----- PROVIDED MATERIAL -----
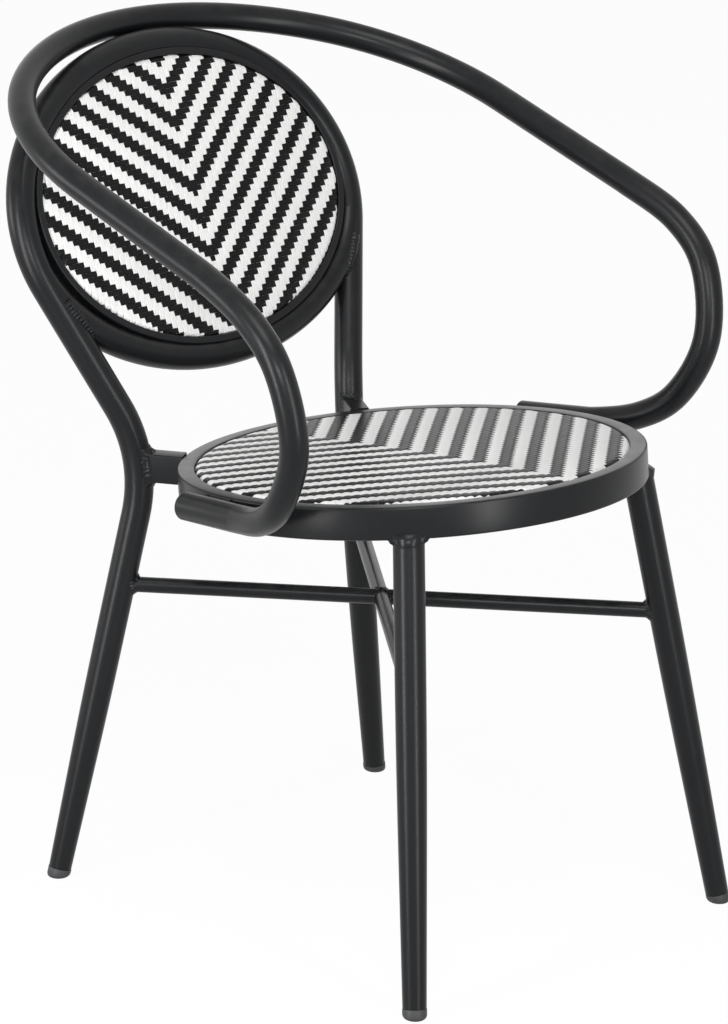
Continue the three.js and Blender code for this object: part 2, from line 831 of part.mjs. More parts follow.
function stretcherWeld(from, towards, bar, legGrown) {
  const bead = rodWeld(from, towards, stretcherRadius, bar, stretcherBead);
  return largest(without(bead, stretcherGrown(from, towards), legGrown));
}

// The weld round both half rods at the crossing, which meets itself over the through rod.
function crossingWeld() {
  const [front, rear] = [frontJoint, mirrored(rearJoint)].map((joint) =>
    rodWeld(joint, crossing, stretcherRadius, longBar, stretcherBead),
  );
  const rods = [stretcherGrown(longFrom, longTo), stretcherGrown(frontJoint, mirrored(rearJoint))];
  return largest(without(front.add(rear), ...rods));
}

// A bracket: a level bar from the seat ring's outer face to the rear leg's bend, on the +X side. Its
// height follows from the ring's top where the two meet.
function bracketFrame() {
  const level = new Vector3(0, 0, 1);
  const legAt = (height) => {
    const i = backHalf.findIndex((point) => point.z > height);
    const share = (height - backHalf[i - 1].z) / (backHalf[i].z - backHalf[i - 1].z);
    return mixed(backHalf[i - 1], backHalf[i], share);
  };
  const towards = legAt(seatHeight);
  const turn = Math.atan2(towards.y, towards.x);
  const joint = onSeat(seatRingRadius * cos(turn), seatRingRadius * sin(turn), 0);
  const leg = legAt(joint.z + bracketRise - bracketHeight / 2);
  const centre = new Vector3(0, 0, leg.z);
  const out = leg.clone().sub(centre);
  const reach = out.length();
  out.normalize();
  return { centre, out, reach, leg, up: level, side: level.clone().cross(out) };
}

const bracketAt = bracketFrame();

function bracketBar(grow = 0) {
  const inner = seatRingRadius - seatRingWidth / 2;
  const length = bracketAt.reach - inner;
  const box = new THREE.BoxGeometry(length + 2 * grow, bracketWidth + 2 * grow, bracketHeight + 2 * grow);
  const middle = bracketAt.centre.clone().addScaledVector(bracketAt.out, inner + length / 2);
  return solidOf(box, placed(middle, bracketAt.out, bracketAt.side, bracketAt.up));
}

// Everything inside the seat ring's outer face, for cutting.
function insideSeatRing() {
  const radius = seatRingRadius + clearance;
  const disc = new THREE.CylinderGeometry(radius, radius, 2 * overrun + bracketHeight, ringSteps);
  return solidOf(disc, along(onSeat(0, 0, 0), seatUp));
}

function bracket() {
  return largest(without(bracketBar(), insideSeatRing(), seatRingGrown, backFrameGrown));
}

// The bracket's weld on the rear leg, down both sides and across the top and bottom.
function bracketWeld() {
  const further = bracketAt.leg.clone().add(legDirection());
  const legBar = { from: bracketAt.leg, to: further, radius: frameTubeRadius };
  const corners = [[1, -1], [1, 0], [1, 1], [0, 1], [-1, 1], [-1, 0], [-1, -1], [0, -1]];
  const points = [];
  const outwards = [];
  for (const [a, b] of corners) {
    const out = bracketAt.side.clone().multiplyScalar((a * bracketWidth) / 2);
    out.addScaledVector(bracketAt.up, (b * bracketHeight) / 2);
    const start = bracketAt.centre.clone().addScaledVector(bracketAt.out, seatRingRadius).add(out);
    points.push(start.addScaledVector(bracketAt.out, distanceToBar(start, bracketAt.out, legBar)));
    outwards.push(out.normalize());
  }
  const bead = weldLoop(points, outwards, bracketBead);
  return largest(without(bead, bracketBar(clearance), backFrameGrown, seatRingGrown));
}

function legDirection() {
  const i = backHalf.findIndex((point) => point.z > bracketAt.leg.z);
  return backHalf[i].clone().sub(backHalf[i - 1]).normalize();
}

// The weld where the lower arc leaves an upright: along the groove between them, down the front, through
// the crotch and up the rear. Each place has the share that its tubes have parted by, where 1 is clear.
function seamPlaces() {
  return stepped(lowerArcStart, seamLastTurn, seamStep).map((turn) => {
    const height = hoopCentre - lowerArcHalfHeight * sin(turn);
    const arcX = lowerArcHalfWidth * cos(turn);
    const uprightX = hoopHalfWidth * cos(uprightTurn) - uprightLean * (uprightTopHeight - height);
    const parted = ((uprightX - arcX) * cos(Math.atan(uprightLean))) / 2;
    const share = parted / frameTubeRadius;
    const out = frameTubeRadius * sqrt(Math.max(1 - share * share, 0));
    return { x: (arcX + uprightX) / 2, height, share, out };
  });
}

function arcWeld() {
  const places = seamPlaces();
  const groove = places.filter(({ share }) => share > seamStartShare && share < seamEndShare);
  const clear = places.find(({ share }) => share > seamClearShare);
  const front = groove.map(({ x, height, out }) => onBack(x, height, out));
  const rear = groove.map(({ x, height, out }) => onBack(x, height, -out)).reverse();
  const bead = seamWeld([...front, onBack(clear.x, clear.height, 0), ...rear], seamBead);
  return largest(without(bead, backFrameGrown, lowerArcGrown));
}

// The chair.
const chair = new Group();

function add(name, solid, material) {
  const mesh = solid.getMesh();
  const positions = new Float32Array(mesh.numVert * 3);
  for (let i = 0; i < mesh.numVert; i++) {
    positions.set(mesh.vertProperties.subarray(i * mesh.numProp, i * mesh.numProp + 3), i * 3);
  }
  const geometry = new BufferGeometry();
  geometry.setAttribute("position", new BufferAttribute(positions, 3));
  geometry.setIndex(new BufferAttribute(mesh.triVerts, 1));
  geometry.computeVertexNormals();
  const node = new Mesh(geometry, material);
  node.name = name;
  chair.add(node);
}

function addPair(name, solid, material) {
  add(name + "_left", solid, material);
  add(name + "_right", mirroredSolid(solid), material);
}

add("back_frame_tube", backFrame, powderCoat);
add("back_lower_arc", lowerArc(), powderCoat);
add("back_panel_rim", panelRim(), powderCoat);
add("back_weave", weave(onBack, backWeaveOval, backWeaveTop, backWeaveCrown), wovenCane);
add("back_weave_hoop", weaveHoop(onBack, backWeaveOval, backWeaveTop), hiddenMetal);
add("seat_ring", seatRing(), powderCoat);
add("seat_weave", weave(onSeat, seatWeaveOval, seatWeaveTop, seatWeaveCrown), wovenCane);
add("seat_weave_hoop", weaveHoop(onSeat, seatWeaveOval, seatWeaveTop), hiddenMetal);
for (let i = 0; i < 4; i++) {
  const turn = PI / 4 + (i * PI) / 2;
  const seatTabTop = seatWeaveTop - weaveSkirt - clearance;
  const backTabTop = backWeaveTop - weaveSkirt - clearance;
  add("seat_tab_" + (i + 1), tab(onSeat, seatRingInside, turn, seatTabTop), hiddenMetal);
  add("back_tab_" + (i + 1), tab(onBack, panelRimInside, turn, backTabTop), hiddenMetal);
}
add("arm_tube", armTube(), powderCoat);
addPair("arm_cap", armCap(), capPlastic);
addPair("front_leg", frontLeg(), powderCoat);
addPair("front_foot", foot(frontFoot, frontUp, frontFootRadius, frontLegWall), footPlastic);
addPair("rear_foot", foot(rearFoot, rearUp, rearFootRadius, frameTubeWall), footPlastic);
addPair("rear_bracket", bracket(), powderCoat);
add("stretcher_long", longStretcher(), powderCoat);
add("stretcher_front_half", halfStretcher(frontJoint), powderCoat);
add("stretcher_rear_half", halfStretcher(mirrored(rearJoint)), powderCoat);
addPair("weld_front_leg", frontLegWeld(), powderCoat);
addPair("weld_bracket", bracketWeld(), powderCoat);
addPair("weld_lower_arc", arcWeld(), powderCoat);
addPair("weld_arm_ring", armRingWeld(), powderCoat);
add("weld_arm_hoop", armHoopWeld(), powderCoat);
const halfTo = mirrored(rearJoint);
const frontRightBar = mirroredBar(frontBar);
const rearRightBar = mirroredBar(rearBar);
const frontRightWeld = stretcherWeld(longTo, longFrom, frontRightBar, frontLegGrownMirror);
add("weld_stretcher_front_right", frontRightWeld, powderCoat);
add("weld_stretcher_front_left", stretcherWeld(halfTo, frontJoint, frontBar, frontLegGrown), powderCoat);
add("weld_stretcher_rear_left", stretcherWeld(longFrom, longTo, rearBar, backFrameGrown), powderCoat);
add("weld_stretcher_rear_right", stretcherWeld(frontJoint, halfTo, rearRightBar, backFrameGrown), powderCoat);
add("weld_crossing", crossingWeld(), powderCoat);

// The origin goes to the floor below the middle of the chair's box.
const box = new THREE.Box3().setFromObject(chair);
const middle = box.getCenter(new Vector3());
chair.position.set(0, -middle.y, -box.min.z);

export default chair;
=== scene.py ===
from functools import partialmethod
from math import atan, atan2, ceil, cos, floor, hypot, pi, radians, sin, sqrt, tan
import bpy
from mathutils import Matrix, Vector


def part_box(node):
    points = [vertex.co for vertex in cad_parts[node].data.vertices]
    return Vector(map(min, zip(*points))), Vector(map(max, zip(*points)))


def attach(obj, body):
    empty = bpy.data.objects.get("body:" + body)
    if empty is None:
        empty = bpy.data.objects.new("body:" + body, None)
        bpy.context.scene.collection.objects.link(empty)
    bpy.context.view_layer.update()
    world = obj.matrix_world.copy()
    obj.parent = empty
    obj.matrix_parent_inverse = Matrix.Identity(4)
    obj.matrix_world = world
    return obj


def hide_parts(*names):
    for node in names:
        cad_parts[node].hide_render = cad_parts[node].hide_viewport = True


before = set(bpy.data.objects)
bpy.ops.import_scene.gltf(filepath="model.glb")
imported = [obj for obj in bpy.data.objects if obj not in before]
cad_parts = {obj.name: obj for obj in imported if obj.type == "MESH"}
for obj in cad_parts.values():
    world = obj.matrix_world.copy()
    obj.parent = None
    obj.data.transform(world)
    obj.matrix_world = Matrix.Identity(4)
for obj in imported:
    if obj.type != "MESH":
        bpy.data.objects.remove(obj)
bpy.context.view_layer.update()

# A stacking bistro armchair: a welded tube frame with a round woven seat and an oval woven back.
# Lengths are metres, +Z is up and the sitter faces -Y, with the sitter's left at +X.
from types import SimpleNamespace

import bmesh
import bpy
from mathutils import Matrix, Quaternion, Vector, noise

X_WAY = Vector((1, 0, 0))
Y_WAY = Vector((0, 1, 0))
UP = Vector((0, 0, 1))

# Seat: the ring's top lies SEAT_HEIGHT above the floor at its centre and rises to the front.
SEAT_HEIGHT = 0.440
SEAT_TILT = radians(6.7)
RING_RADIUS = 0.2205
RING_WIDTH = 0.0163
RING_HEIGHT = 0.0305
RING_EDGE = 0.0022

# Back: a leaning plane, and the hoop, the lower arc and the panel's rim on it.
BACK_TILT = radians(23.7)
BACK_PLANE_SETBACK = 0.1149
BACK_PLANE_HEIGHT = 0.6845
HOOP_HALF_WIDTH = 0.2107
HOOP_HALF_HEIGHT = 0.1633
HOOP_CENTRE = -0.0733
TUBE_RADIUS = 0.01395
UPRIGHT_TURN = radians(16.4)
UPRIGHT_FOOT_HEIGHT = -0.296
ARC_HALF_WIDTH = 0.212
ARC_HALF_HEIGHT = 0.143
ARC_START = radians(15)
RIM_HALF_WIDTH = 0.198
RIM_HALF_HEIGHT = 0.1447
RIM_CENTRE = -0.0629
RIM_WIDTH = 0.0072
RIM_FRONT = 0.0127
RIM_REAR = -0.004
RIM_EDGE = 0.0012

# Woven panels.
WEAVE_RIM_GAP = 0.0007
WEAVE_SKIRT = 0.013
WEAVE_LIP = 0.0095
WEAVE_ROUND = 0.0028
WEAVE_SKIN = 0.0022
SEAT_WEAVE_DROP = 0.002
SEAT_WEAVE_CROWN = 0.0035
SEAT_WEAVE_RISE = 0.0026
SEAT_WEAVE_ROUND = 0.005
BACK_WEAVE_DROP = 0.0007
BACK_WEAVE_CROWN = 0.0025
WEAVE_HOOP_WIDTH = 0.0065
WEAVE_HOOP_EDGE = 0.0012
PIECE_GAP = 0.0003
CANE_THICKNESS = 0.00095
SEAT_COLUMN = 0.00645
SEAT_ROW = 0.00536
SEAT_FIRST_COLUMN_X = 0.0
SEAT_FIRST_ROW_Y = 0.0342
BACK_COLUMN = 0.00626
BACK_ROW = 0.00539
BACK_FIRST_COLUMN_X = 0.0
BACK_FIRST_ROW_Y = 0.127
STRAND_INSET = 0.001
# A wave of a strand is three cells over and three under. A strand has two stations a cell.
WAVE_CELLS = 6
CELL_STATIONS = 2
STATION_START_SHARE = 0.25
WAVE_STEEPNESS = 1.6
WAVE_SWELL_SHARE = 0.12
WAVE_HEIGHT_SHARE = 0.6
LIGHT_WIDTH_SHARE = 0.486
LIGHT_PITCH_SHARE = 0.49
DARK_WIDTH_SHARE = 0.985
LIGHT_SIDES = 6
DARK_SIDES = 8
STRAND_SIDE_POWER = 0.22
STRAND_FACE_POWER = 0.5
EDGE_SEARCH_STEPS = 2
LEAST_SHARE = 0.001
STRAND_MERGE = 0.00002

# Rear and front legs, and the feet.
REAR_FOOT_X = 0.2186
REAR_FOOT_SETBACK = 0.0252
REAR_FOOT_RADIUS = 0.0109
REAR_TAPER_TOP = 0.185
REAR_BEND_RADIUS = 0.147
FRONT_FOOT_X = 0.2109
FRONT_FOOT_Y = -0.2247
FRONT_TOP_X = 0.1545
FRONT_TOP_Y = -0.1428
FRONT_TOP_RADIUS = 0.0145
FRONT_FOOT_RADIUS = 0.0111
FRONT_TAPER_TOP = 0.245
FOOT_RADIUS = 0.0114
FOOT_EDGE_RADIUS = 0.004
FOOT_HEIGHT = 0.0092
FOOT_TOP_EDGE = 0.0005
FOOT_NECK = 0.0026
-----
#### [TASK DETAILS]
Write the lines again exactly, beginning at the line that has "obj.matrix_world = Matrix.Identity(4)" and stopping after the line that has "UP = Vector((0, 0, 1))"; include no other lines.

#### [RESPONSE]
    obj.matrix_world = Matrix.Identity(4)
for obj in imported:
    if obj.type != "MESH":
        bpy.data.objects.remove(obj)
bpy.context.view_layer.update()

# A stacking bistro armchair: a welded tube frame with a round woven seat and an oval woven back.
# Lengths are metres, +Z is up and the sitter faces -Y, with the sitter's left at +X.
from types import SimpleNamespace

import bmesh
import bpy
from mathutils import Matrix, Quaternion, Vector, noise

X_WAY = Vector((1, 0, 0))
Y_WAY = Vector((0, 1, 0))
UP = Vector((0, 0, 1))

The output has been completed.